— BEGIN COLLECTED MATERIAL —
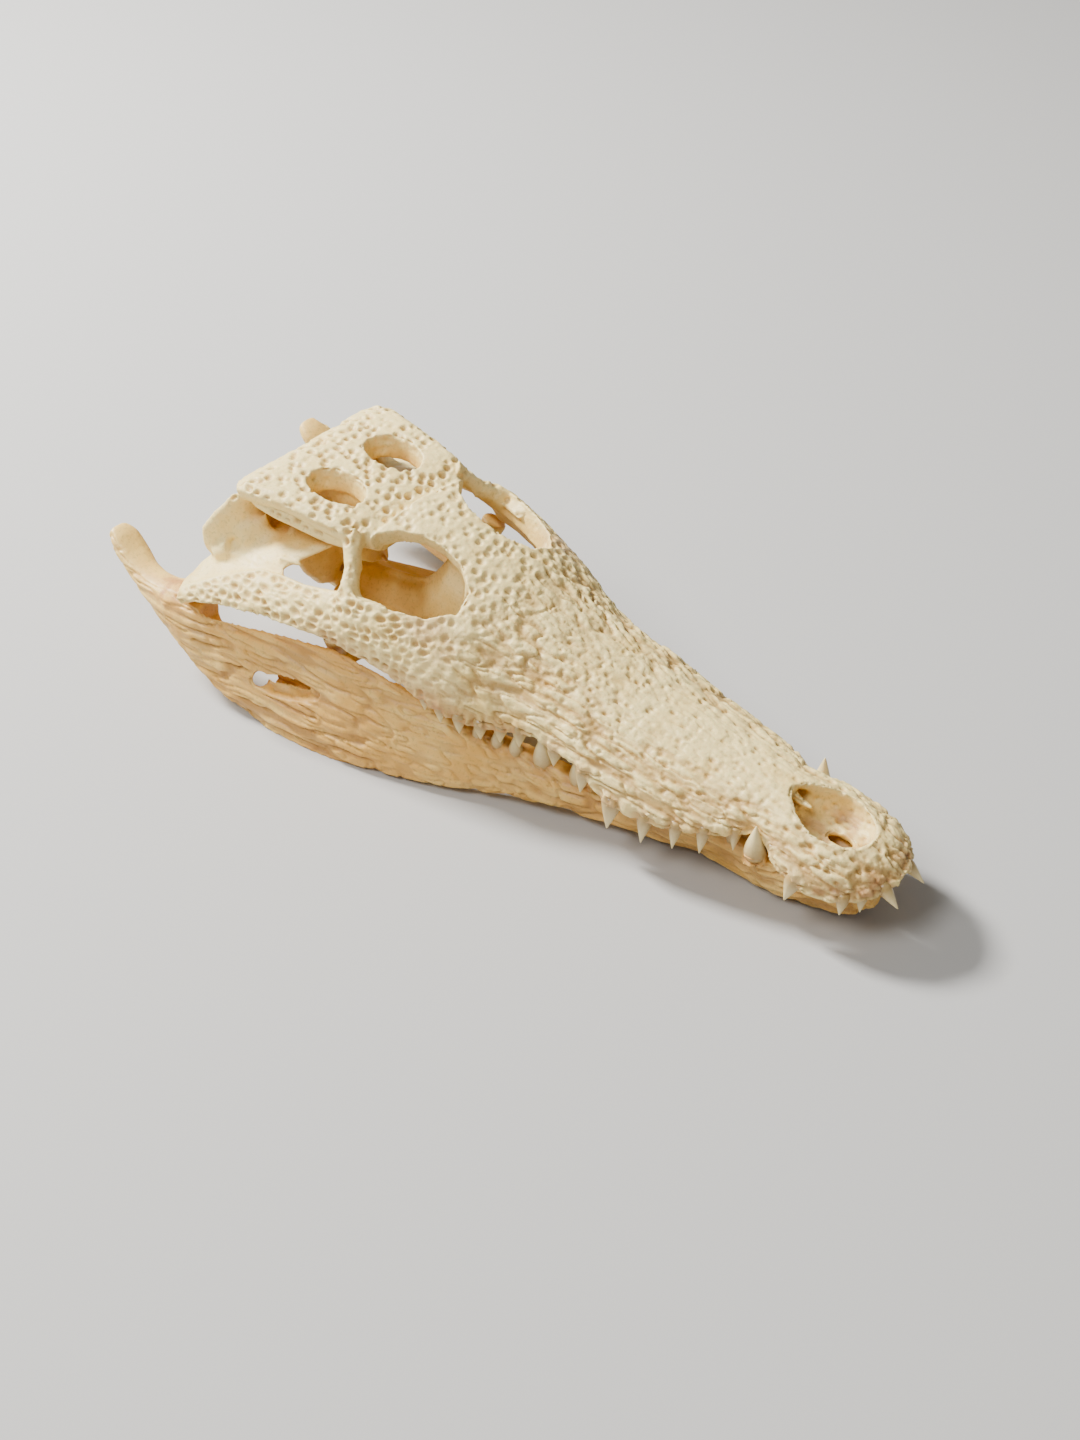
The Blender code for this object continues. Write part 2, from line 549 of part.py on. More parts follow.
def palate_bones():
    """Tube of the nasal passage along the middle, the wings behind it and the struts to the cheeks."""
    tube_rows = (
        # along, half width at the bottom and top, bottom, top
        (50.0, 3.6, 2.0, 13.6, 18.5),
        (44.0, 3.8, 1.2, 12.6, 20.5),
        (36.0, 3.6, 0.9, 12.2, 24.0),
        (30.0, 4.0, 0.8, 11.8, 26.2),
        (26.5, 4.4, 0.8, 11.4, 24.6),
        (24.0, 4.7, 0.8, 11.2, 21.0),
        (21.0, 4.9, 0.9, 11.0, 17.6),
        (14.0, 5.0, 1.6, 10.8, 16.6),
        (8.0, 4.8, 2.6, 10.6, 16.0),
        (2.0, 4.4, 3.2, 11.4, 15.0),
    )
    rings = []
    for (along, wide, narrow, low, high) in tube_rows:
        corners = ((-wide, along, low), (wide, along, low), (narrow, along, high), (-narrow, along, high))
        rings.append([place(*p) for p in rounded_quad(corners, 12, 2.6)])
    tube = loft("palatine_tube", rings)
    choana = ellipsoid("choana", (0, 8.0, 10.4), (1.7, 2.0, 1.5), segments=10, rings=6)
    boolean(tube, [choana], "DIFFERENCE")
    wing_rows = (
        # side, back and front edge, middle height, half thickness
        (1.0, 6.0, 25.0, 13.0, 1.0),
        (5.0, 6.5, 24.0, 12.7, 0.8),
        (7.0, 10.5, 22.5, 12.0, 0.75),
        (9.0, 13.6, 20.5, 11.0, 0.75),
        (11.0, 13.8, 18.6, 9.7, 0.8),
        (12.6, 13.8, 17.2, 8.7, 0.9),
        (13.4, 14.4, 16.2, 8.3, 0.7),
    )
    rings = []
    for (side, back, front, height, thick) in wing_rows:
        (low, high) = (height - thick, height + thick)
        corners = ((side, back, low), (side, front, low), (side, front, high), (side, back, high))
        ring = rounded_quad(corners, 12, 3.6)
        rings.append([place(*p) for p in ring])
    wing = loft("pterygoid_wing", rings)
    strut_out = strut("ectopterygoid", (
        (11.6, 14.6, 9.7, 1.3), (13.7, 16.2, 11.8, 1.4), (15.6, 18.0, 15.2, 1.7),
        (16.9, 19.4, 19.0, 2.1)), 8)
    pillar = strut("prefrontal_pillar", (
        (2.0, 29.5, 15.6, 1.3), (2.7, 31.0, 19.0, 0.8), (3.6, 33.0, 23.0, 0.9), (4.4, 35.0, 27.0, 1.5)), 8)
    wall_rows = (
        # side, back and front, bottom, top
        (3.0, 1.0, 7.0, 12.2, 27.0),
        (6.0, 2.6, 6.0, 13.4, 27.0),
        (8.4, 3.4, 5.8, 16.6, 26.4),
        (10.4, 4.0, 5.8, 20.6, 25.6),
    )
    rings = [
        [place(*p) for p in rounded_quad(
            ((side, back, low), (side, front, low), (side, front, high), (side, back, high)), 10, 4.0)]
        for (side, back, front, low, high) in wall_rows
    ]
    side_wing = loft("pterygoid_wall", rings)
    wall_rows = (
        # side, back and front, bottom, top
        (2.4, 15.2, 16.4, 21.0, 30.4),
        (6.0, 15.8, 17.0, 22.5, 30.4),
        (9.6, 16.6, 18.2, 25.4, 30.2),
    )
    rings = [
        [place(*p) for p in rounded_quad(
            ((side, back, low), (side, front, low), (side, front, high), (side, back, high)), 10, 4.0)]
        for (side, back, front, low, high) in wall_rows
    ]
    front_wall = loft("front_wall", rings)
    bar = strut("postorbital_bar", (
        (9.8, 17.7, 30.4, 1.9), (11.5, 18.8, 28.6, 1.35), (12.9, 19.9, 27.0, 1.15), (14.4, 20.9, 25.5, 1.3),
        (16.4, 22.2, 23.4, 2.1)), 8)
    paired = (wing, strut_out, pillar, side_wing, front_wall, bar)
    return [tube] + [side for piece in paired for side in both(piece)]


def tooth(name, root, lean_out, lean_on, length, thick, down):
    """A cone that curves a little inwards, its root sunk in the jaw."""
    way = Vector((math.tan(math.radians(lean_out)), math.tan(math.radians(lean_on)), -1.0 if down else 1.0))
    way.normalize()
    bend = Vector((-0.06 * length if root[0] > 0 else 0.06 * length, 0, 0))
    rings = []
    for (reach, width) in ((-1.3, 0.42), (0.0, 0.5), (0.55, 0.34), (1.0, 0.05)):
        distance = reach * length if reach > 0 else reach
        middle = Vector(root) + way * distance + bend * max(reach, 0.0) ** 2
        radius = thick * width
        rings.append([
            place(middle.x + radius * math.cos(turn), middle.y + radius * math.sin(turn), middle.z)
            for turn in (2 * math.pi * k / TOOTH_SIDES for k in range(TOOTH_SIDES))
        ])
    return loft(name, rings)


def upper_crowns(side, chance):
    """Root, lean outwards and forwards, length and thickness of each upper tooth of one side."""
    crowns = []
    for (along, length, thick, out, on) in UPPER_TEETH:
        (half_width, margin, _, _) = snout_at(along)
        reach = half_width - RIDGE_WIDTH * 0.42 - 0.1 if along < 97.5 else half_width * 0.8 - 0.7
        length *= 1 + chance.uniform(-TOOTH_VARIETY, TOOTH_VARIETY)
        crowns.append(((side * reach, along, margin), side * out, on, length, thick))
    return crowns


def lower_crowns(side, chance):
    """The same for the lower teeth of one side."""
    crowns = []
    for (k, (along, length, thick, out, on)) in enumerate(LOWER_TEETH):
        (_, outer, top, _, _, _) = eased(RAMUS, along)
        length *= 1 + chance.uniform(-TOOTH_VARIETY, TOOTH_VARIETY)
        if k == LARGEST_LOWER and side > 0:
            length *= WORN
        root = (side * (outer - thick * 0.5 - 0.35), along, top - 0.35)
        crowns.append((root, side * out, on, length, thick))
    return crowns


def teeth(crowns, down, room=0.0):
    """Bodies of the crowns, or with some room around them, for the pits that receive them."""
    return [
        tooth(f"tooth_{k}", root, out, on, length + room, thick + 2 * room, down)
        for (k, (root, out, on, length, thick)) in enumerate(crowns)
    ]


def trough():
    """The hollow on the inner side of a ramus, behind its teeth."""
    rings = []
    for (along, floor) in TROUGH:
        (_, out_top, top, _, out_low, low) = eased(RAMUS, along)

        def wall(height):
            return out_low + (out_top - out_low) * (height - low) / (top - low) - TROUGH_WALL

        (outer_low, outer_high) = (wall(floor), wall(20.0))
        corners = ((12, along, floor), (outer_low, along, floor), (outer_high, along, 20), (12, along, 20))
        rings.append([place(*p) for p in rounded_quad(corners, 16, 5.0)])
    return loft("trough", rings)


def below_the_table():
    """What a ramus loses underneath, so that it rests on flats."""
    corners = ((0, -9), (30, -9), (30, 0), (0, 0))
    return loft("below", [[place(x, along, z) for (x, z) in corners] for along in (-40, 110)])


def ramus():
    """Right half of the lower jaw, from the symphysis back to the retroarticular process."""
    places = [98.2, 97.4, 96.4, 95.0]
    while places[-1] > -24.0:
        places.append(max(-24.0, places[-1] - 2.6))
    rings = []
    for along in places:
        (in_top, out_top, top, in_low, out_low, low) = eased(RAMUS, along)
        corners = ((in_low, along, low), (out_low, along, low), (out_top, along, top), (in_top, along, top))
        rings.append([place(*p) for p in rounded_quad(corners, RAMUS_SIDES, 2.9)])
    jaw = loft("mandible_right", rings)
    window = ellipsoid(
        "jaw_fenestra", (25.6, JAW_FENESTRA["along"], JAW_FENESTRA["height"]),
        (6.2, JAW_FENESTRA["half_length"], JAW_FENESTRA["half_height"]), (-JAW_FENESTRA["tilt"], 0, 0),
    )
    socket = ellipsoid(
        "joint_socket", JOINT["centre"], tuple(r + JOINT_ROOM / PART for r in JOINT["radii"]),
        JOINT["turn"], 10, 6,
    )
    foramen = strut("lower_foramen", INNER_FORAMEN, 10)
    boolean(jaw, [trough(), socket, below_the_table()], "DIFFERENCE")
    boolean(jaw, [window], "DIFFERENCE")
    return boolean(jaw, [foramen], "DIFFERENCE")


def painted(name, looks):
    material = bpy.data.materials.new(name)
    material.use_nodes = True
    shader = material.node_tree.nodes["Principled BSDF"]
    shader.inputs["Base Color"].default_value = looks["colour"]
    shader.inputs["Roughness"].default_value = looks["roughness"]
    shader.inputs["Metallic"].default_value = 0.0
    return material


def finish(obj, material):
    largest_shell(obj)
    obj.data.materials.clear()
    obj.data.materials.append(material)
    obj.data.shade_smooth()
    obj.data.set_sharp_from_angle(angle=math.radians(40))


def main():
    for old in list(bpy.data.objects):
        bpy.data.objects.remove(old)
    chance = random.Random(TOOTH_SEED)
    upper = [upper_crowns(side, chance) for side in (1, -1)]
    lower = [lower_crowns(side, chance) for side in (1, -1)]
    room = PIT_ROOM / PART

    cranium = boolean(snout_and_cheeks(), [hollow_under_the_roof()], "DIFFERENCE")
    cut_snout(boolean(cranium, [skull_table()], "UNION"))
    boolean(cranium, teeth(lower[0] + lower[1], False, room), "DIFFERENCE")
    pieces = braincase() + palate_bones() + both(cheek_bar())
    for piece in quadrate():
        pieces += both(piece)
    boolean(cranium, pieces + teeth(upper[0] + upper[1], True), "UNION")

    right = ramus()
    left = mirrored(right)
    left.name = "mandible_left"
    for (jaw, above, own) in ((right, upper[0], lower[0]), (left, upper[1], lower[1])):
        boolean(jaw, teeth(above, True, room), "DIFFERENCE")
        boolean(jaw, teeth(own, False), "UNION")
    finish(cranium, painted("cranium_bone", BONE))
    jaw_material = painted("jaw_bone", JAW_BONE)
    finish(right, jaw_material)
    finish(left, jaw_material)


main()
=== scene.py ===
# A young crocodile's skull in dry, cleaned bone: jaws shut, resting on its lower jaw.
import math
import random

import bmesh
import bpy
import numpy as np
from mathutils import Matrix, Vector
from mathutils.bvhtree import BVHTree


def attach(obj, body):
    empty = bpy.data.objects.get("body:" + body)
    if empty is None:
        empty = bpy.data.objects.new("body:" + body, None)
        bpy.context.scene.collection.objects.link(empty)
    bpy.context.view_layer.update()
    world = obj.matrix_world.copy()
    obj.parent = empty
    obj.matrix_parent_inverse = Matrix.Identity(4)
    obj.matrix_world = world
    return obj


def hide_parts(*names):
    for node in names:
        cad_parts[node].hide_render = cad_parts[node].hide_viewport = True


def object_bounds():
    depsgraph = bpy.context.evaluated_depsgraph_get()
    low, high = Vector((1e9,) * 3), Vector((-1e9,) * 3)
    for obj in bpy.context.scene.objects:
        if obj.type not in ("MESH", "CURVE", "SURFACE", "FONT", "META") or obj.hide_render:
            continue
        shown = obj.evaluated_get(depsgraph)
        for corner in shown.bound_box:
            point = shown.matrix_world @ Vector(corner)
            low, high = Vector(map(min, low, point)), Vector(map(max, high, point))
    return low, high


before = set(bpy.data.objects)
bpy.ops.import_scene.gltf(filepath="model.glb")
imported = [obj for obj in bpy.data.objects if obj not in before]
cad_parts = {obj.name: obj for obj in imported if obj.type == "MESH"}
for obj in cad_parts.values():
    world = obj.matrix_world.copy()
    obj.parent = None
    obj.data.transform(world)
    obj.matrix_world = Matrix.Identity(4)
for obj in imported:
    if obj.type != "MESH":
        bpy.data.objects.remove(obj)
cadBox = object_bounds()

# Places are given as anatomists do, in hundredths of the dorsal length (220 mm): side from the middle,
# along from the back of the skull table to the snout, and height above the table it rests on.
grid = {"part": 0.0022, "backOfTable": -0.08603}     # metres


def place(side, along, height):
    return Vector((side * grid["part"], along * grid["part"] + grid["backOfTable"], height * grid["part"]))


def smooth(low, high, values):
    # 0 at low and beyond, 1 at high and beyond, with an even curve between them
    t = np.clip((values - low) / (high - low), 0.0, 1.0)
    return t * t * (3 - 2 * t)


# camera, floor and light
cameraSetting = {
    "standsAt": (140.177, 161.674, 160.961),   # side, along, height
    "turn": 2.2773482, "lift": 0.70784975, "roll": -0.01395614,   # radians
    "lens": 42.5, "sensor": 36.0,              # mm
    "nearest": 0.01,                           # metres
}
# watts and metres: a small strong lamp for crisp shadows in the pits, and a broad weak one beside it
light = {
    "keyPower": 62.0, "keySize": 0.26, "keyFrom": (0.12, -1.10, 1.00),
    "fillPower": 12.0, "fillSize": 0.5, "fillFrom": (0.75, -0.25, 1.15),
    "aimedAt": (0, 0, 0.03),
    "skyColour": "#e9e8e6", "skyStrength": 0.34,
    "floorColour": "#b9b7b3", "floorRoughness": 0.9, "floorSize": 3.0,
}


def hexColour(text, alpha=1.0):
    parts = [int(text[k:k + 2], 16) / 255 for k in (1, 3, 5)]
    return tuple(c / 12.92 if c <= 0.04045 else ((c + 0.055) / 1.055) ** 2.4 for c in parts) + (alpha,)


def addNode(tree, kind, settings=None, inputs=None, links=None):
    node = tree.nodes.new(kind)
    for (name, value) in (settings or {}).items():
        setattr(node, name, value)
    for (name, value) in (inputs or {}).items():
        node.inputs[name].default_value = value
    for (name, source) in (links or {}).items():
        tree.links.new(source, node.inputs[name])
    return node


def addCamera():
    c = cameraSetting
    back = Vector((math.sin(c["turn"]) * math.cos(c["lift"]), -math.cos(c["turn"]) * math.cos(c["lift"]),
                   math.sin(c["lift"])))
    level = Vector((0, 0, 1)).cross(back).normalized()
    raised = back.cross(level)
    (cosRoll, sinRoll) = (math.cos(c["roll"]), math.sin(c["roll"]))
    right = cosRoll * level + sinRoll * raised
    up = -sinRoll * level + cosRoll * raised
    camera = bpy.data.objects.new("camera", bpy.data.cameras.new("camera"))
    camera.data.lens = c["lens"]
    camera.data.sensor_width = c["sensor"]
    camera.data.sensor_fit = "AUTO"
    camera.data.clip_start = c["nearest"]
    turned = Matrix((right, up, back)).transposed().to_4x4()
    camera.matrix_world = Matrix.Translation(place(*c["standsAt"])) @ turned
    bpy.context.scene.collection.objects.link(camera)
    bpy.context.scene.camera = camera


def addLamp(name, power, size, origin):
    lamp = bpy.data.lights.new(name, "AREA")
    lamp.energy = power
    lamp.size = size
    holder = bpy.data.objects.new(name, lamp)
    holder.location = origin
    holder.rotation_euler = (Vector(light["aimedAt"]) - Vector(origin)).to_track_quat("-Z", "Y").to_euler()
    bpy.context.scene.collection.objects.link(holder)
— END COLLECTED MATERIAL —
Give again, word for word, every line of the listing above from the one with "right = ramus()" to the one with "if empty is", both inclusive, and nothing beyond them.

    right = ramus()
    left = mirrored(right)
    left.name = "mandible_left"
    for (jaw, above, own) in ((right, upper[0], lower[0]), (left, upper[1], lower[1])):
        boolean(jaw, teeth(above, True, room), "DIFFERENCE")
        boolean(jaw, teeth(own, False), "UNION")
    finish(cranium, painted("cranium_bone", BONE))
    jaw_material = painted("jaw_bone", JAW_BONE)
    finish(right, jaw_material)
    finish(left, jaw_material)


main()
=== scene.py ===
# A young crocodile's skull in dry, cleaned bone: jaws shut, resting on its lower jaw.
import math
import random

import bmesh
import bpy
import numpy as np
from mathutils import Matrix, Vector
from mathutils.bvhtree import BVHTree


def attach(obj, body):
    empty = bpy.data.objects.get("body:" + body)
    if empty is None:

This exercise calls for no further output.